A DARK MATTER, by Peter Straub
The charismatic and cunning Spenser Mallon is a campus guru in the 1960s, demanding both devotion and sexual favours of his young acolytes. After he invites his most fervent followers to attend a secret ritual in a local meadow, the only thing that remains is a gruesomely dismembered body and the shattered souls of all who were present. Years later, one man attempts to understand what happened to his wife and to his friends by writing a book about this horrible night and it’s through this process that they begin to examine the unspeakable events that have bound them in ways they cannot fathom, but that have haunted every one of them through their lives. As each of the old friends tries to come to grips with the darkness of the past, they find themselves face-to-face with the evil triggered so many years earlier.
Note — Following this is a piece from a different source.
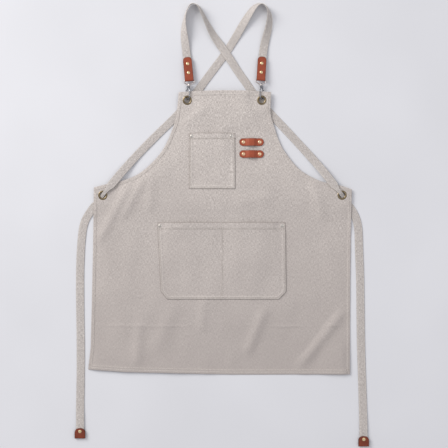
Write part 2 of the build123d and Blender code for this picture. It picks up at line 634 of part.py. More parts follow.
for side_name, (bend, bar, heading, tilt) in SNAPS.items():
    hook_plane, flat_plane = snap_planes(bend, bar, tilt)
    across = tab_planes[side_name].x_dir
    along = plan(*heading).normalized()
    bar_centre = Vector(bar[0], bar[1], TOP_MID)
    boss_middle = hook_plane.from_local_coords((0, (BOSS_FOOT + BOSS_TOP) / 2, 0))
    boss_left = boss_middle - flat_plane.x_dir * EYE_NECK
    boss_right = boss_middle + flat_plane.x_dir * EYE_NECK

    with BuildPart() as snap_eye:
        with BuildLine() as eye_path:
            FilletPolyline(
                bar_centre - across * EYE_HALF,
                bar_centre + across * EYE_HALF,
                bar_centre + across * EYE_HALF - along * SHOULDER_DROP,
                boss_right,
                boss_left,
                bar_centre - across * EYE_HALF - along * SHOULDER_DROP,
                radius=EYE_CORNERS,
                close=True,
            )
        with BuildSketch(Plane(origin=eye_path.wire() @ 0, z_dir=eye_path.wire() % 0)):
            Circle(EYE_WIRE)
        sweep()
        with BuildSketch(ring_plane(hook_plane, 0, BOSS_FOOT)):
            Circle(BOSS)
        extrude(amount=BOSS_TOP - BOSS_FOOT)
        with BuildSketch(ring_plane(hook_plane, 0, SHANK_FOOT)):
            Circle(SHANK + FIT_GAP)
        extrude(amount=HEAD_TOP - SHANK_FOOT, mode=Mode.SUBTRACT)
    save(snap_eye.part, f"{side_name}_snap_eye")

    with BuildPart() as hook:
        with BuildLine(hook_plane) as hook_path:
            FilletPolyline(*HOOK_LINE, radius=HOOK_CORNERS)
        with BuildSketch(Plane(origin=hook_path.wire() @ 0, z_dir=hook_path.wire() % 0)):
            Circle(WIRE)
        sweep()
        with Locations(hook_plane.from_local_coords((-HOOK_BEND, TIP_TOP, 0))):
            Sphere(WIRE)
        with BuildSketch(hook_plane):
            with BuildLine():
                Polyline(*WEB_OUTLINE, close=True)
            make_face()
        extrude(amount=WEB, both=True)
        with BuildSketch(ring_plane(hook_plane, -HOOK_BEND, GUIDE_FOOT)):
            Circle(GUIDE_WALL)
        extrude(amount=GUIDE_TOP - GUIDE_FOOT)
        with BuildSketch(ring_plane(hook_plane, -HOOK_BEND, GUIDE_FOOT - 1)):
            Circle(GUIDE_BORE)
        extrude(amount=GUIDE_TOP - GUIDE_FOOT + 1 - GUIDE_END, mode=Mode.SUBTRACT)
        with BuildSketch(hook_plane):
            with Locations((-HOOK_BEND - SLOT_DEPTH / 2, GUIDE_FOOT - 1.2 + SLOT_LENGTH / 2)):
                Rectangle(SLOT_DEPTH, SLOT_LENGTH)
        extrude(amount=SLOT_WIDTH / 2, both=True, mode=Mode.SUBTRACT)
        with BuildSketch(ring_plane(hook_plane, 0, SHANK_FOOT)):
            Circle(SHANK)
        extrude(amount=HEAD_TOP - GUIDE_END - SHANK_FOOT)
        with BuildSketch(ring_plane(hook_plane, 0, HEAD_FOOT)):
            Circle(HEAD)
        extrude(amount=HEAD_TOP - HEAD_FOOT)
    save(hook.part, f"{side_name}_hook")

    with BuildPart() as bolt:
        with BuildSketch(ring_plane(hook_plane, -HOOK_BEND, BOLT_FOOT)):
            Circle(BOLT)
        extrude(amount=BOLT_TOP - BOLT_FOOT)
        stud_start = hook_plane.from_local_coords((-HOOK_BEND, STUD_LEVEL, 0))
        with BuildSketch(Plane(origin=stud_start, x_dir=hook_plane.y_dir, z_dir=-hook_plane.x_dir)):
            Circle(STEM)
        extrude(amount=STEM_LENGTH)
        stud_end = hook_plane.from_local_coords((-HOOK_BEND - STUD_REACH, STUD_LEVEL, 0))
        with BuildSketch(Plane(origin=stud_end, x_dir=hook_plane.y_dir, z_dir=-hook_plane.x_dir)):
            Circle(STUD)
        extrude(amount=STUD_THICKNESS)
    save(bolt.part, f"{side_name}_bolt")

    with BuildPart() as spring:
        with BuildSketch(ring_plane(hook_plane, -HOOK_BEND, BOLT_TOP + BOLT_TRAVEL + COIL_PLAY)):
            Circle(COIL_OUTER)
            Circle(COIL_INNER, mode=Mode.SUBTRACT)
        extrude(amount=COIL_LENGTH)
    save(spring.part, f"{side_name}_spring")
    print(side_name, "hook origin", hook_plane.origin, "axis", hook_plane.y_dir)
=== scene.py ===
from math import cos, pi, radians, sin

import bmesh
import bpy
import numpy as np
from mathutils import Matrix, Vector, noise


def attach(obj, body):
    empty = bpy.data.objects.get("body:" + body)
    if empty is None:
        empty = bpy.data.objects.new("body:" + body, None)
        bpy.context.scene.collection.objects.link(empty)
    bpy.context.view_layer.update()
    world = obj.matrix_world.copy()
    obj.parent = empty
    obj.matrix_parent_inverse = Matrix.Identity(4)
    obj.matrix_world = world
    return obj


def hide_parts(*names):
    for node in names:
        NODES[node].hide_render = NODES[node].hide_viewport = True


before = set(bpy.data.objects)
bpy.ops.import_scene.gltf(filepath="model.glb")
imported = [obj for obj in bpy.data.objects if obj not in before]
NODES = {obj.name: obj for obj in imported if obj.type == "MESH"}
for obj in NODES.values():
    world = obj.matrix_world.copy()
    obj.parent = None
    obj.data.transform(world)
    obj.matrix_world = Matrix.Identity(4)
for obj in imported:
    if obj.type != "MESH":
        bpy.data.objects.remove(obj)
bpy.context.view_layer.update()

# ---------------------------------------------------------------- sizes, in metres
MM = 0.001
CLOTH = 1.2 * MM
HEM_PROUD = 0.9 * MM
SIDE_HEM = 8.5 * MM
FOOT_HEM = 13.5 * MM
STRAP_WIDTH = 20.8 * MM
STRAP_THICKNESS = 1.7 * MM
SQUEEZED_WIDTH = 9.4 * MM        # gathered inside a waist eyelet
SQUEEZED_THICKNESS = 2.8 * MM
SQUEEZE_START = 14 * MM          # from the eyelet's middle
SQUEEZE_REACH = 24 * MM
STRAP_SEAM = 0.8                 # where the strap's stitches run, as a share of its half width
STRAP_LEVEL = 1.45 * MM          # of a strap that lies under the panel
STITCH_PITCH = 3.5 * MM
STITCH_LENGTH = 2.7 * MM
STITCH_RADIUS = 0.48 * MM
STITCH_SIDES = 6
LEATHER_BEVEL = 0.35 * MM
TOP_HEM = 11 * MM
SIDE_SEAM = 7.0 * MM
FOOT_SEAM = 12.0 * MM
TOP_SEAM = 9.5 * MM
SEAM_HALF = 0.8 * MM             # half width of the groove that a seam pulls in
HEM_STEP = 1.4 * MM
POCKET_STEP = 1.2 * MM
POCKET_HEM = 8 * MM
POCKET_SEAMS = (2.6, 7.6)
POCKET_CREST = 0.75 * MM         # how far a pocket's hems stand proud
REST = 0.62 * MM                 # middle of cloth that lies on the floor

# The panel's outline, the same as the CAD panel's.
LEFT_EDGE = [
    (-347.2, -375.8), (-340.5, -319.4), (-334.2, -35.8), (-331.9, 97.1),
    (-299.1, 105.4), (-254.4, 115.6), (-206.6, 138.5), (-155.9, 190.7),
    (-124.9, 257.3), (-116.4, 296.8), (-111.7, 343.6),
]
RIGHT_EDGE = [
    (332.7, -388.6), (333.7, -162.1), (335.3, -23.0), (337.1, 91.9),
    (309.3, 101.5), (256.2, 113.5), (203.2, 142.6), (165.5, 186.8),
    (148.6, 218.0), (134.6, 260.1), (126.5, 291.1), (128.1, 343.9),
]
CORNER = 3
HEM_EDGE = [(-347.2, -375.8), (-251.8, -382.6), (30.3, -389.4), (332.7, -388.6)]
BIB_TOP = [(-111.7, 343.6), (-50.0, 346.9), (8.2, 348.3), (70.0, 347.0), (128.1, 343.9)]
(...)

RRP $32.99
THE POSTMISTRESS, by Sarah Blake
It is 1940 and half the world is living through the horror of the Second World War, but America still believes it is safe from the bloodshed. In Franklin, a small town on Cape Cod, Iris James is the postmistress and she firmly believes that her job is to keep and deliver people’s secrets, to pass along the news of love and sorrow that letters carry. But one day she does the unthinkable: she doesn’t deliver a letter and instead slips it into her pocket…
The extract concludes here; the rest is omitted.